**Stored rows**
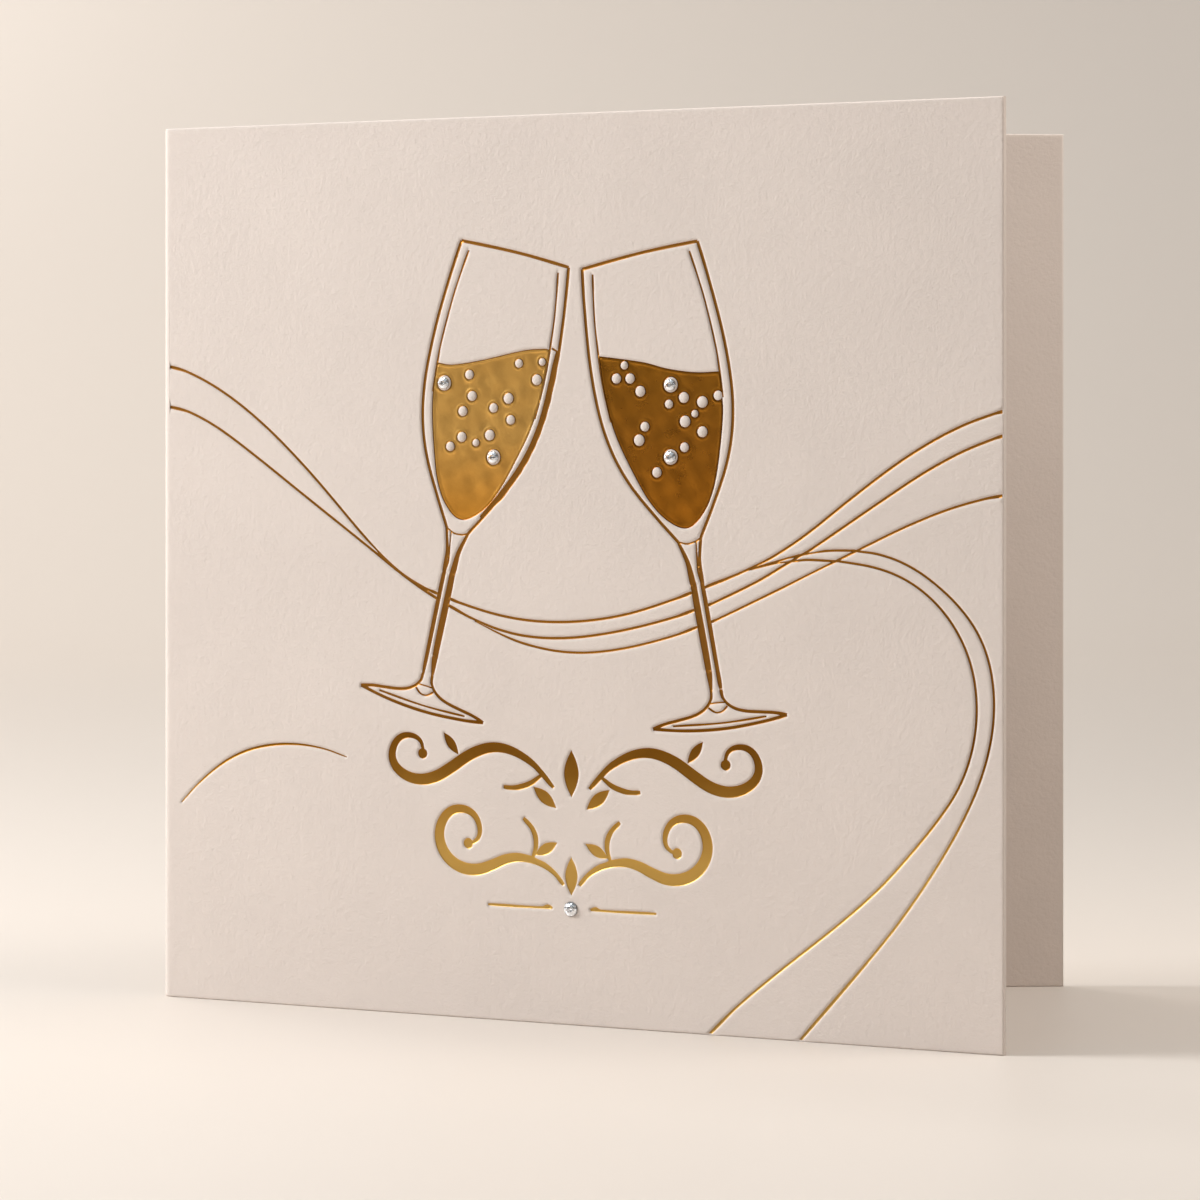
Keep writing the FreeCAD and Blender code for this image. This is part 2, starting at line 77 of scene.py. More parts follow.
# %% [markdown]
# The photograph was taken level, with the picture's centre moved below the horizon so that the card's
# upright edges stay upright. A long lens stands about 0.73 m from the fold, turned 28 degrees round the
# front panel. The same view could be had by tilting the camera, but then the uprights would lean.
# %% Camera
AZIMUTH = math.radians(28.08)
EYE = np.array([331.4, FRONT_Y - 608.3, 92.2])
FOCAL_PX = 4414.0
FRAME_PX = 1200.0
HORIZON_PX = 163.0

camera_data = bpy.data.cameras.new("camera")
camera_data.sensor_width = 36.0
camera_data.lens = camera_data.sensor_width * FOCAL_PX / FRAME_PX
camera_data.shift_y = -HORIZON_PX / FRAME_PX
camera_data.clip_start = 0.01
camera = bpy.data.objects.new("camera", camera_data)
camera.location = EYE * MM
camera.rotation_euler = (math.radians(90.0), 0.0, AZIMUTH)
bpy.context.scene.collection.objects.link(camera)
bpy.context.scene.camera = camera
print(f"lens {camera_data.lens:.1f} mm, shift {camera_data.shift_y:.3f}")

# %% [markdown]
# A foil patch is known by its outline: the edges that only one of its front triangles has. The front
# triangles are found by their normals. They run anticlockwise, seen from the front, so the foil always
# lies to the left of an outline edge, and that side is what every later step reads.
# %% Outline of a foil patch
FOILS = sorted(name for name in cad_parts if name.startswith("foil_"))
FACING = 0.9  # a front triangle's normal points at least this much towards the front


def open_edges(tris, count):
    """Directed edges that only one triangle has, in a net of so many points.

    An edge's code, lower end times count plus higher end, is the same for both of its triangles.
    """
    edges = np.concatenate([tris[:, [0, 1]], tris[:, [1, 2]], tris[:, [2, 0]]])
    code = np.sort(edges, axis=1) @ np.array([count, 1])
    _, first, times = np.unique(code, return_index=True, return_counts=True)
    return edges[first[times == 1]]


def front_outline(node):
    """Places (x, z) in millimetres and directed edges round a foil's front face."""
    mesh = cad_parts[node].data
    mesh.calc_loop_triangles()
    place = np.empty(len(mesh.vertices) * 3)
    mesh.vertices.foreach_get("co", place)
    place = place.reshape(-1, 3) / MM
    tris = np.empty(len(mesh.loop_triangles) * 3, int)
    mesh.loop_triangles.foreach_get("vertices", tris)
    tris = tris.reshape(-1, 3)
    corner = place[tris]
    normal = np.cross(corner[:, 1] - corner[:, 0], corner[:, 2] - corner[:, 0])
    front = normal[:, 1] < -FACING * np.linalg.norm(normal, axis=1)
    points, merged = np.unique(np.round(place[:, [0, 2]], decimals=4), axis=0, return_inverse=True)
    return points, open_edges(merged.reshape(-1)[tris[front]], len(points))


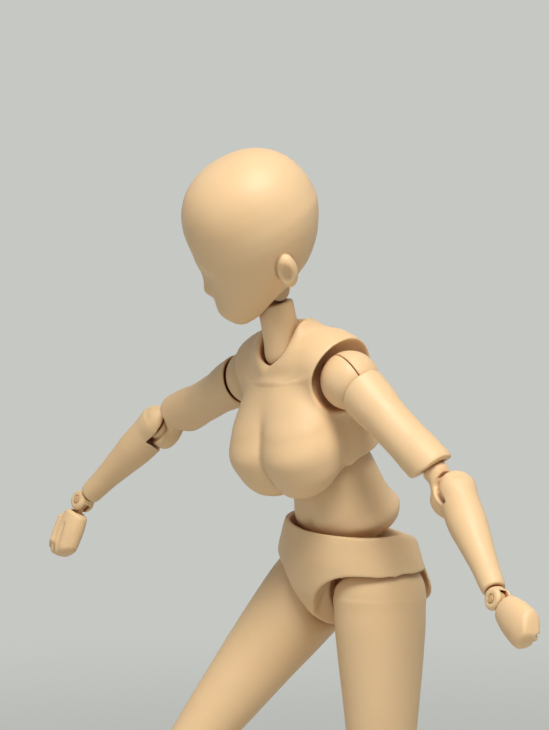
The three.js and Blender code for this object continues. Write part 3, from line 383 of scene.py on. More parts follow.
def surface(form, low, high, step):
    """Points and four-sided faces where the form is zero, on a grid between two corners."""
    counts = [int(math.ceil((h - l) / step)) + 1 for l, h in zip(low, high)]
    lines = [l + step * np.arange(n) for l, n in zip(low, counts)]
    values = form(np.meshgrid(*lines, indexing="ij")).astype(np.float32)
    for axis in range(3):
        edge = np.moveaxis(values, axis, 0)
        edge[0] = np.maximum(edge[0], OUTSIDE)
        edge[-1] = np.maximum(edge[-1], OUTSIDE)
    values[np.abs(values) < TINY] = TINY
    number, points = cell_points(values)
    points = points * step + np.array(low)
    for _ in range(MOVES):
        points = onto_surface(form, points, step)
    return points, cell_faces(values < 0, number)


SHAPES = {}
MARGIN = 0.7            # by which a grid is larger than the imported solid
BODY_OF = {node: body for body, members in frame["record"]["behaviour"]["bodies"].items()
           for node in members}


def shape_of(node, form, step):
    """The meshed form in its own frame, made once for both sides."""
    if node not in SHAPES:
        into = FRAMES[node].inverted()
        corners = np.array([into @ (v.co / MM) for v in frame["nodes"][node].data.vertices])
        SHAPES[node] = surface(form, corners.min(0) - MARGIN, corners.max(0) + MARGIN, step)
    return SHAPES[node]


def add_piece(node, form, step, material):
    """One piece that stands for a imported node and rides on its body."""
    body = BODY_OF[node]
    points, faces = shape_of(node.replace("right_", "left_"), form, step)
    if node.startswith("right_"):
        points, faces = points * (-1, 1, 1), faces[:, ::-1]
    place = np.array(FRAMES[node])
    points = (points @ place[:3, :3].T + place[:3, 3]) * MM
    mesh = bpy.data.meshes.new(f"{node}_form")
    mesh.from_pydata(points.tolist(), [], faces.tolist())
    mesh.polygons.foreach_set("use_smooth", [True] * len(mesh.polygons))
    mesh.materials.append(material)
    piece = bpy.data.objects.new(f"{node}_form", mesh)
    bpy.context.scene.collection.objects.link(piece)
    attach(piece, body)
    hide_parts(node)


# Camera, at the photograph's angle
AZIMUTH, ELEVATION, DISTANCE = 55.0, 10.3, 380.0
PIXELS_PER_MM = 8.0
FRAME_WIDTH, FRAME_HEIGHT = 549, 730
HIP_PIXEL = (351.6, 586.0)      # where the middle between the hips lies in the frame


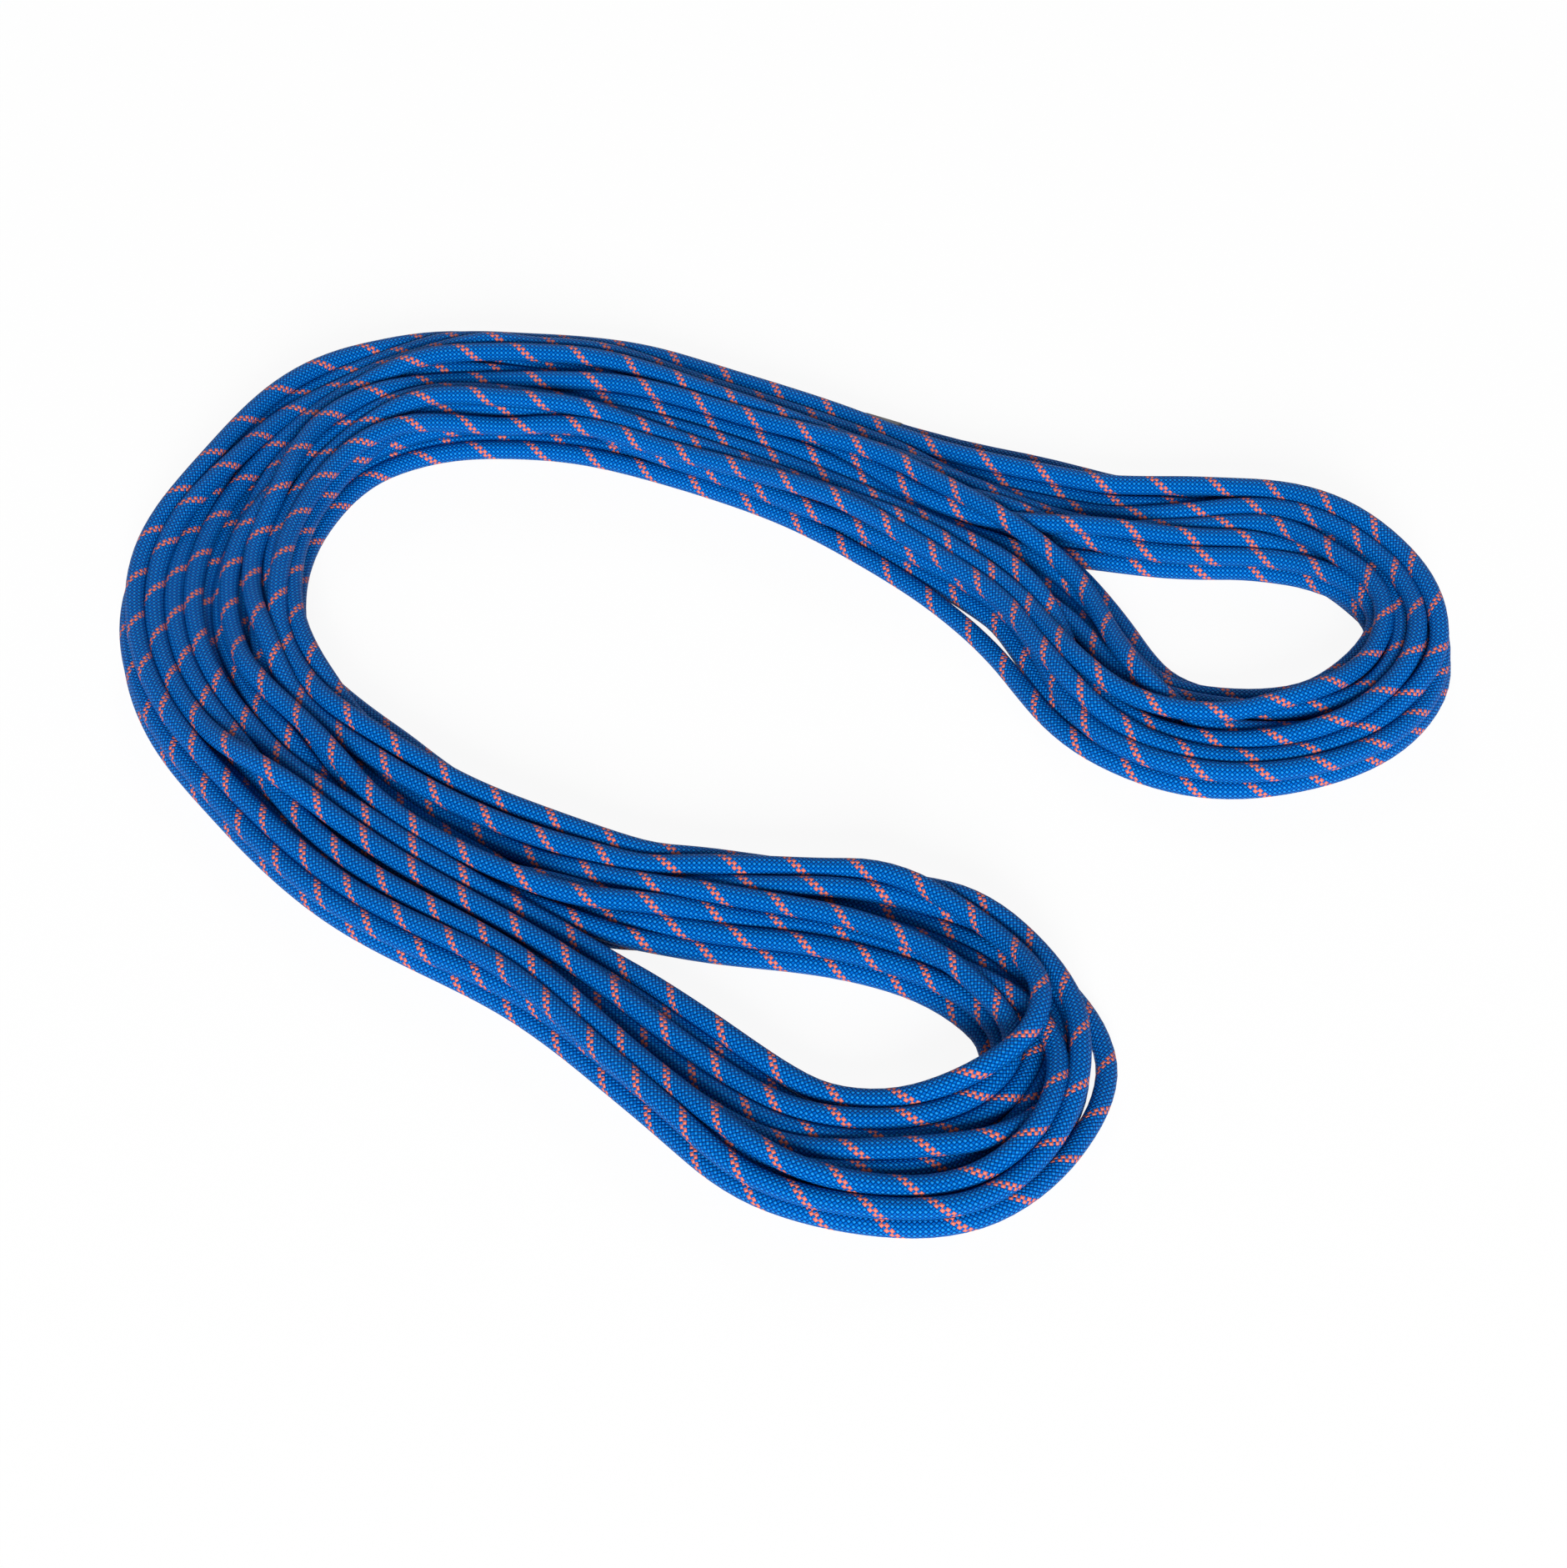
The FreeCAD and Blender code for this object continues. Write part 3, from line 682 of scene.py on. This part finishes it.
yarn_look = yarn_material()
for node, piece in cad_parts.items():
    if node.startswith("core_strand_") or node == "identification_tape":
        piece.data.materials.clear()
        piece.data.materials.append(tape_look if node == "identification_tape" else yarn_look)
        end_pieces.append(piece)

# ---------------------------------------------------------------- floor, lamps and world
FLOOR_REACH = 6         # from the origin to each side of the floor
GLOW_SHARE = 0.92       # how much of the white seen on the floor is its own: its shadows stay faint
WORLD_LIGHT = 0.2       # strength of the light that the world throws on the rope

floor_mesh = bpy.data.meshes.new("floor")
corners = [(x * FLOOR_REACH, y * FLOOR_REACH, 0) for x, y in ((-1, -1), (1, -1), (1, 1), (-1, 1))]
floor_mesh.from_pydata(corners, [], [(0, 1, 2, 3)])
floor = bpy.data.objects.new("floor", floor_mesh)
bpy.context.scene.collection.objects.link(floor)
f = Nodes(bpy.data.materials.new("floor"))
f.shader.inputs["Base Color"].default_value = (0.9, 0.9, 0.9, 1)
f.shader.inputs["Roughness"].default_value = 0.9
glow = f.add("ShaderNodeEmission")
glow.inputs["Strength"].default_value = 1.0
blend = f.add("ShaderNodeMixShader")
f.link(f.math("MULTIPLY", f.seen(), GLOW_SHARE), blend.inputs[0])
f.link(f.shader.outputs[0], blend.inputs[1])
f.link(glow.outputs[0], blend.inputs[2])
f.link(blend.outputs[0], f.tree.nodes["Material Output"].inputs["Surface"])
floor_mesh.materials.append(f.owner)

world = bpy.data.worlds.new("world")
bpy.context.scene.world = world
w = Nodes(world)
background = w.tree.nodes["Background"]
background.inputs["Color"].default_value = (1, 1, 1, 1)
w.link(w.math("MAXIMUM", w.seen(), WORLD_LIGHT), background.inputs["Strength"])


def lamp(name, place, size, power):
    """A square lamp that points at the origin, with its side in metres and its power in watts."""
    data = bpy.data.lights.new(name, "AREA")
    data.size = size
    data.energy = power
    o = bpy.data.objects.new(name, data)
    o.location = place
    o.rotation_euler = (-Vector(place)).to_track_quat("-Z", "Y").to_euler()
    bpy.context.scene.collection.objects.link(o)


lamp("key", (0.44, -10.8, 4.95), 4.0, 2550)
lamp("back", (-0.2, 4.6, 2.4), 1.2, 60)

bpy.context.scene.view_settings.view_transform = "Standard"
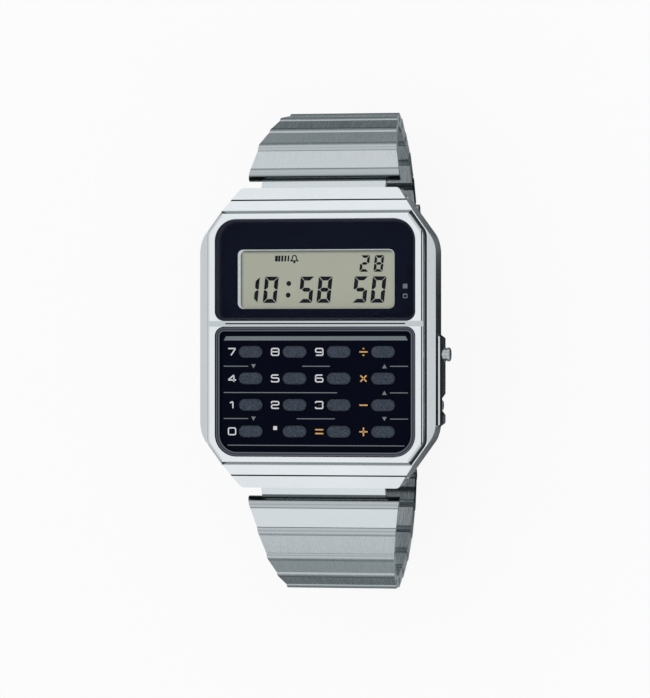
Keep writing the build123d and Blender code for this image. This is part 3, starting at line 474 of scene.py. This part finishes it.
# %% Dull finishes
def dull_finish(name, dark, light, per_mm, roughness, depth, specular):
    """A non-metal whose colour wanders between two tones and whose bump is as fine as the grain."""
    material, tree = finish_tree(name)
    spots = grain(tree, per_mm, 3.0)
    share = add(tree, "MapRange", (spots, *CRISP_NOISE, 0.0, 1.0), **SMOOTH)
    main = add(tree, "BsdfPrincipled", {
        "Base Color": add(tree, "Mix", {0: share, 6: dark, 7: light}, **COLOURS),
        "Roughness": roughness,
        "Specular IOR Level": specular,
        "Normal": add(tree, "Bump", {"Height": spots, "Distance": depth * MM})})
    add(tree, "OutputMaterial", {"Surface": main})
    return material


# Slate grey keys with a sandy surface, grains of 0.13 mm.
key_finish = dull_finish("textured_grey_keys", "1F252D", "455061", (8, 8, 8), 0.5, 0.012, 0.25)
# Translucent silicone with a dusty bloom.
mat_finish = dull_finish("moulded_silicone", "3A3D40", "4A4E52", (3, 3, 3), 0.6, 0.003, 0.4)
# Black nylon holder, spark-eroded.
holder_finish = dull_finish("moulded_black_nylon", "16181A", "202326", (5, 5, 5), 0.5, 0.004, 0.4)
# Green solder mask over glass cloth, with the cloth's 0.4 mm weave just showing.
board_finish = dull_finish("green_board_laminate", "1D4A2C", "2A5E38", (2.5, 2.5, 2.5), 0.35, 0.002, 0.5)
print("four dull finishes")

# %% [markdown]
# ## The display's polariser
# What looks grey-green in the display is a sheet of polarising film over the liquid crystal. The frame over
# it throws a soft shade along its left and upper edge. That shade depends on the nearer of the two edges,
# so the smaller of two distances drives it.

# %% Display film
# Even and matt, like thin grey paper, with a shade along two edges.
shade_left, shade_top, shade_fades = -11.07, 12.5, (-0.1, 0.55)
film_depth, film_roughness, film_specular = 0.0004, 0.4, 0.1
display_finish, tree = finish_tree("display_polariser")
film = grain(tree, (5, 5, 5), 3.0)
sides = add(tree, "SeparateXYZ", (add(tree, "TexCoord", take="Object"),), take=None).outputs
from_left = add(tree, "Math", (sides["X"], shade_left * MM), operation="SUBTRACT")
from_top = add(tree, "Math", (shade_top * MM, sides["Y"]), operation="SUBTRACT")
nearer = add(tree, "Math", (from_left, from_top), operation="MINIMUM")
lit = add(tree, "MapRange", (nearer, *np.multiply(shade_fades, MM), 0.0, 1.0), **SMOOTH)
film_colour = add(tree, "Mix", {0: film, 6: "B9BAA7", 7: "BEBFAC"}, **COLOURS)
film_colour = add(tree, "Mix", {0: lit, 6: "5A5F5C", 7: film_colour}, **COLOURS)
film_bump = add(tree, "Bump", {"Height": film, "Distance": film_depth * MM})
polariser = add(tree, "BsdfPrincipled", {"Base Color": film_colour, "Roughness": film_roughness,
                                         "Specular IOR Level": film_specular, "Normal": film_bump})
add(tree, "OutputMaterial", {"Surface": polariser})
print("display network has", len(tree.nodes), "nodes")

# %% [markdown]
# ## How far in from a window's edge
# Both windows have a band just inside the bezel that follows their rounded outline, so what we need at each
# point is its distance in from the edge. For a rounded box that is the corner radius, less how far the
# point lies outside the box of the corner centres. A window's upper corners have another radius than its
# lower ones.

# %% Distance in from the edge
window_half_width = 14.6


def inset_of_window(tree, low, high, low_round, high_round):
    """Distance in mm in from a window's outline, which goes from y = low to high with a corner radius at
    each. It is the radius, less how far the point is outside the box of the corner centres. Inside that box
    the distance to its nearest side is added instead."""
    place = add(tree, "TexCoord", take="Object")
    from_middle = add(tree, "VectorMath", (place, (0, (low + high) / 2 * MM, 0)), operation="SUBTRACT")
    y = add(tree, "SeparateXYZ", (from_middle,), take="Y")
    upper = add(tree, "Math", (y, 0.0), operation="GREATER_THAN")
    radius = add(tree, "Mix", {0: upper, 2: low_round * MM, 3: high_round * MM}, data_type="FLOAT")
    folded = add(tree, "VectorMath", (from_middle,), operation="ABSOLUTE")
    half = (window_half_width * MM, (high - low) / 2 * MM, 1.0)
    past = add(tree, "VectorMath", (folded, half), operation="SUBTRACT")
    past = add(tree, "VectorMath", (past, radius), operation="ADD")
    outside = add(tree, "VectorMath", (past, (0, 0, 0)), operation="MAXIMUM")
    outside = add(tree, "VectorMath", (outside,), operation="LENGTH", take="Value")
    sides = add(tree, "SeparateXYZ", (past,), take=None).outputs
    inside = add(tree, "Math", (sides["X"], sides["Y"]), operation="MAXIMUM")
    inside = add(tree, "Math", (inside, 0.0), operation="MINIMUM")
    reach = add(tree, "Math", (outside, inside), operation="ADD")
    inset = add(tree, "Math", (radius, reach), operation="SUBTRACT")
    return add(tree, "Math", (inset, 1 / MM), operation="MULTIPLY")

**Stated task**
Give back, verbatim, the lines from the top of the entries above through the line containing "return edges[first[times == 1]]".

**Task result**
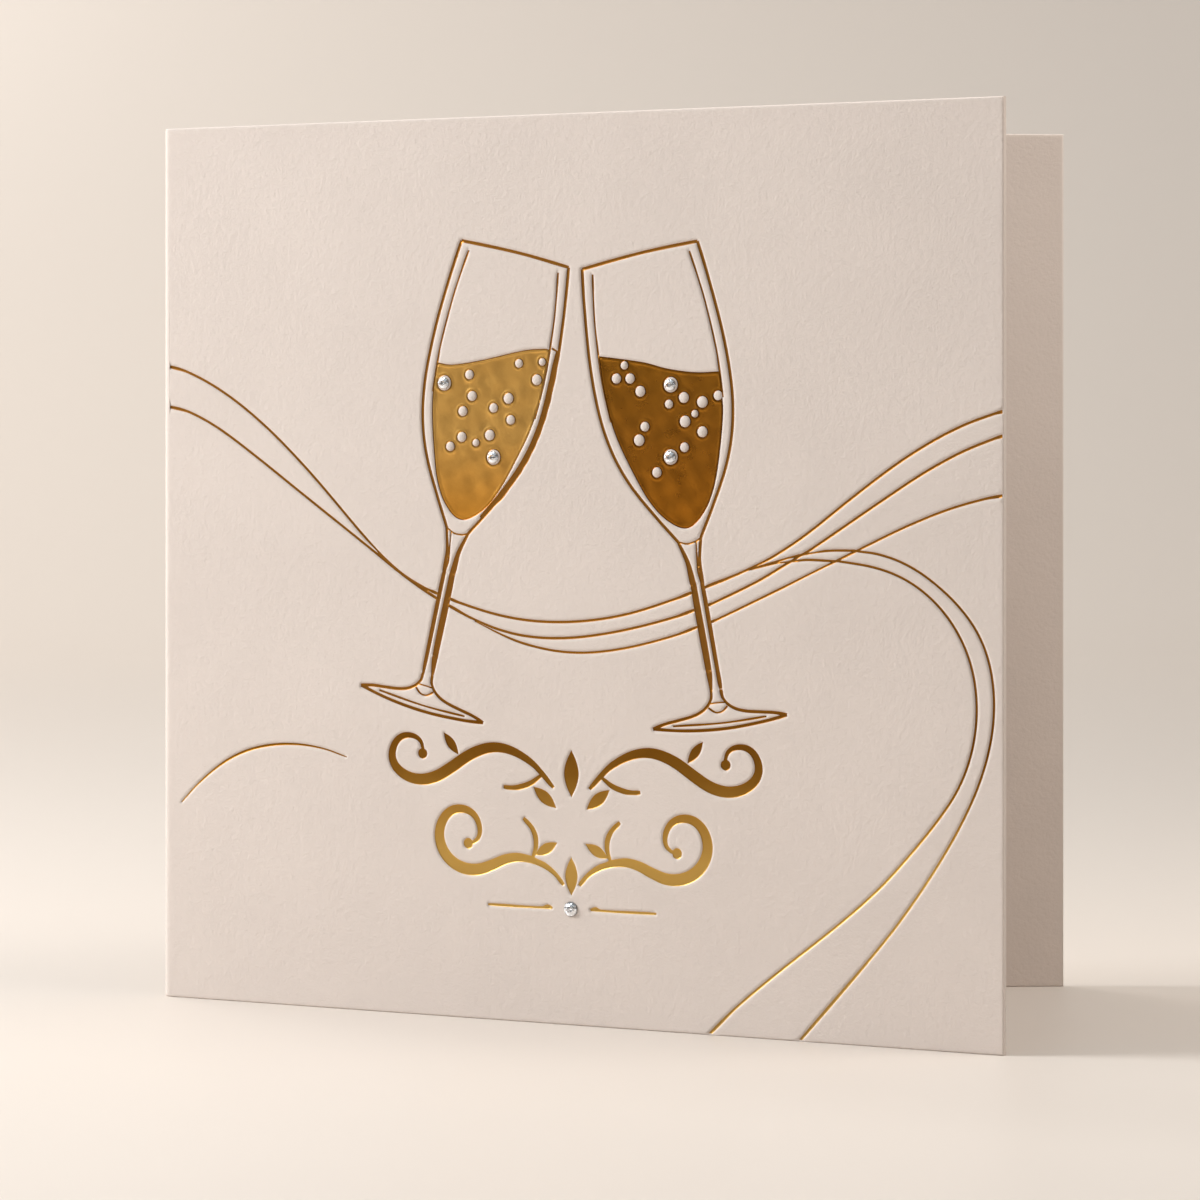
Keep writing the FreeCAD and Blender code for this image. This is part 2, starting at line 77 of scene.py. More parts follow.
# %% [markdown]
# The photograph was taken level, with the picture's centre moved below the horizon so that the card's
# upright edges stay upright. A long lens stands about 0.73 m from the fold, turned 28 degrees round the
# front panel. The same view could be had by tilting the camera, but then the uprights would lean.
# %% Camera
AZIMUTH = math.radians(28.08)
EYE = np.array([331.4, FRONT_Y - 608.3, 92.2])
FOCAL_PX = 4414.0
FRAME_PX = 1200.0
HORIZON_PX = 163.0

camera_data = bpy.data.cameras.new("camera")
camera_data.sensor_width = 36.0
camera_data.lens = camera_data.sensor_width * FOCAL_PX / FRAME_PX
camera_data.shift_y = -HORIZON_PX / FRAME_PX
camera_data.clip_start = 0.01
camera = bpy.data.objects.new("camera", camera_data)
camera.location = EYE * MM
camera.rotation_euler = (math.radians(90.0), 0.0, AZIMUTH)
bpy.context.scene.collection.objects.link(camera)
bpy.context.scene.camera = camera
print(f"lens {camera_data.lens:.1f} mm, shift {camera_data.shift_y:.3f}")

# %% [markdown]
# A foil patch is known by its outline: the edges that only one of its front triangles has. The front
# triangles are found by their normals. They run anticlockwise, seen from the front, so the foil always
# lies to the left of an outline edge, and that side is what every later step reads.
# %% Outline of a foil patch
FOILS = sorted(name for name in cad_parts if name.startswith("foil_"))
FACING = 0.9  # a front triangle's normal points at least this much towards the front


def open_edges(tris, count):
    """Directed edges that only one triangle has, in a net of so many points.

    An edge's code, lower end times count plus higher end, is the same for both of its triangles.
    """
    edges = np.concatenate([tris[:, [0, 1]], tris[:, [1, 2]], tris[:, [2, 0]]])
    code = np.sort(edges, axis=1) @ np.array([count, 1])
    _, first, times = np.unique(code, return_index=True, return_counts=True)
    return edges[first[times == 1]]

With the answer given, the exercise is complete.